In the past, Europe has shown that it’s capable of identifying a vital interest and moving to protect it. When American aerospace companies were on the point of driving foreign rivals out of business, European governments formed the Airbus consortium, which now successfully competes with Boeing.
A giant part of the EU budget goes to subsidize farming, not because farming is the best use of resources in a first-world economy, but because farms are important to national security, to the landscape, to national identity, social stability, and a shared sense of who we are.
But when it comes to the Internet, Europe doesn’t put up a fight. It has ceded the ground entirely to American corporations. And now those corporations have to deal with Trump. How hard do you think they’ll work to defend European interests?
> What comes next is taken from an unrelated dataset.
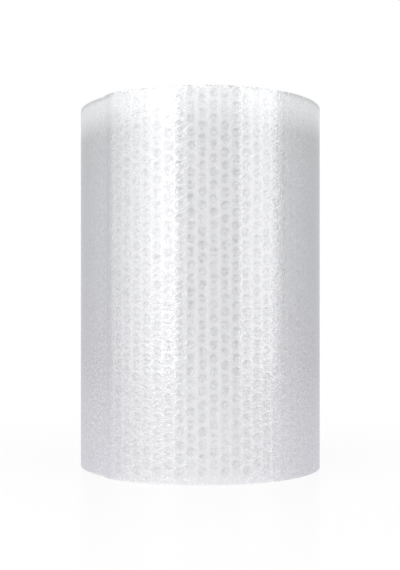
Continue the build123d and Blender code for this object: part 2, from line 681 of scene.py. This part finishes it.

I think she's too optimistic about the relative safety of Americans versus Europeans, but otherwise, well, as someone who once foolishly shared this belief in "online tools, tools that we believed inherently promoted freedom" and their ability to advance freedom and democracy, it's a hard picture to look at, yet one I recognize clearly.
I'm not thrilled with the state of the left just now. The analysis people are working from is very incomplete and outright wrong in a few places. Bad ideas take you to a bad place. I know you go to war with the army you have* and not the one you wish you had, but I'm not optimistic about this.
*I thought that quote from Donald Rumsfeld was quite intelligent, and I tried to rework it into "you fight a war with the opposition you have", meaning to fight
against war, but I never could phrase it the way I wanted to.